The Shadow University, published by The Free Press in hardcover in 1998 and, the following year, by HarperPerennial in paperback—both still in print—is yet more relevant since 9/11. Faculty members who eagerly dismantled the structures of liberty in the 1980s and 1990s have now discovered that one reaps what one sows, and that censorship is a weapon that, if tolerated, all sides may use.  If the past twenty years proves anything, it is that liberty is non-partisan and an essential way of being human, morally, politically, and intellectually.

The Shadow University is an urgent call to all those concerned with liberty—liberals, conservatives, and everything in between—to join together in defense of liberty for the next generation, by restoring free speech, equality of rights, fair procedures, and respect for private conscience and individuality on our colleges and universities.

An eye-opening and well-documented exposé about what could happen to your children when they are sent to even the best colleges in the country. Kors and Silverglate demonstrate that when these colleges, purportedly devoted to liberal education, treat students in disciplinary proceedings, they make the notorious Star Chamber seem liberal in comparison. A wake-up call for parents, students, and professors alike.

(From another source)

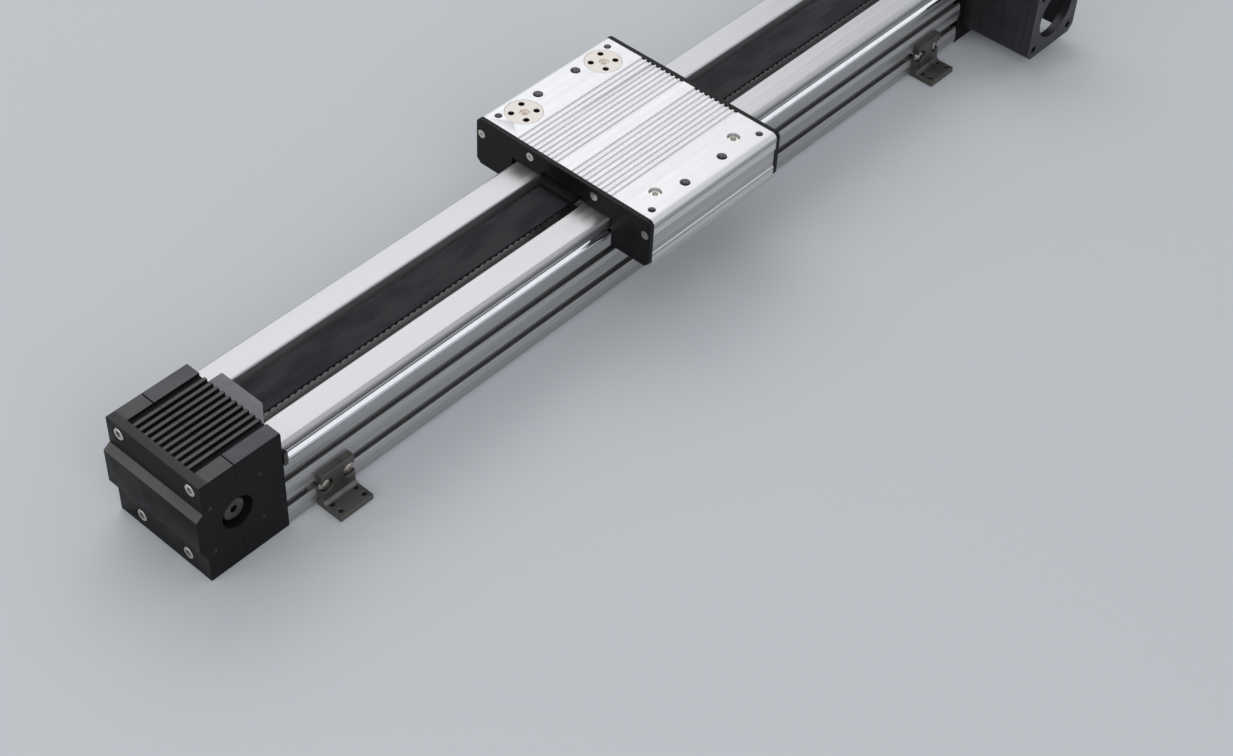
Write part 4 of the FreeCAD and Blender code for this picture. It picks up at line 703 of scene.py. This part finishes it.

— Alan M. Dershowitz: Professor Emeritus, Harvard Law School
Unlike most critics of political correctness, Alan Charles Kors and Harvey A. Silverglate have no political agenda of their own to advance, except the preservation of liberty. They take seriously the obligation to defend the rights of all individuals, adversaries as well as friends. The Shadow University is a scrupulously fair, painstakingly documented account of repression on America’s campuses, where students and faculty members are regularly denied fundamental rights of speech, conscience, and due process. I never knew it was quite this bad.